Eine 2022 veröffentlichte, vom Wissenschaftsministerium in Auftrag gegebene Studie von Prof. Dr. Frank Engehausen, Universität Heidelberg, zur Geschichte des Hans-Thoma-Preises hat bereits dargelegt, dass sich Thoma in späteren Jahren in völkischen Kreisen bewegte und sich auch antisemitisch geäußert hat.

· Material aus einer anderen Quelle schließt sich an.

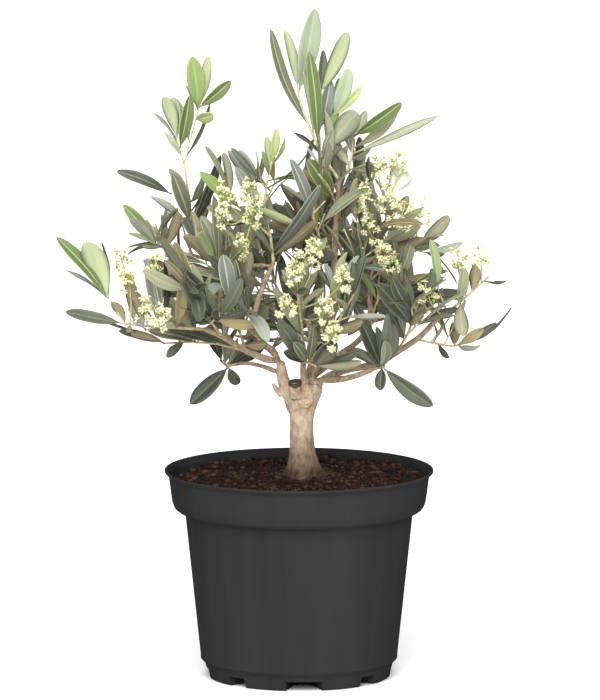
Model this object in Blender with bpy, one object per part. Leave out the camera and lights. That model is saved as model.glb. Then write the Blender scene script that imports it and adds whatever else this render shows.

Die Arbeiten von Marcel van Eeden haben nun weitere Belege für Thomas völkische beziehungsweise antisemitische Einstellung erbracht. Sie beleuchten auch seinen Umgang mit ausgewiesen antisemitisch eingestellten Personen wie Julius Langbehn und dem Kreis um Cosima Wagner, dem Kunsthistoriker Henry Thode und dem Schriftsteller Houston Stewart Chamberlain, rassistischer Verfechter des Antisemitismus in Deutschland
Wissenschaftliche Aufarbeitung und Veranstaltungen angekündigt
Einen Beitrag zur wissenschaftlichen Aufarbeitung leisten mehrere Veranstaltungen der Staatlichen Kunsthalle Karlsruhe. Direktor Prof. Dr. Frédéric Bußmann sagte: „Wir werden im Mai 2024 eine öffentliche Veranstaltung speziell zu Hans Thoma gemeinsam mit dem Haus der Geschichte Baden-Württembergs ausrichten, im September folgt dann eine Kabinettausstellung zu Hans Thoma als Direktor der Kunsthalle und dessen Erwerbungspolitik.“ Hans Thoma war von 1899 bis 1919 Direktor der Kunsthalle Karlsruhe. „Anfang 2025 haben wir zudem ein wissenschaftliches Symposium zum Umgang mit schwierigem Erbe, wie etwa völkischen Kunstwerken, in Ausstellungen geplant“, so Bußmann weiter.
Aktuell werden die Hans-Thoma-Bestände in der Badischen Landesbibliothek aufbereitet und digitalisiert, damit sie für die Forschung in geeigneter Form zur Verfügung stehen. Gefördert wird das Vorhaben von der Stiftung Kulturgut des Landes Baden-Württemberg.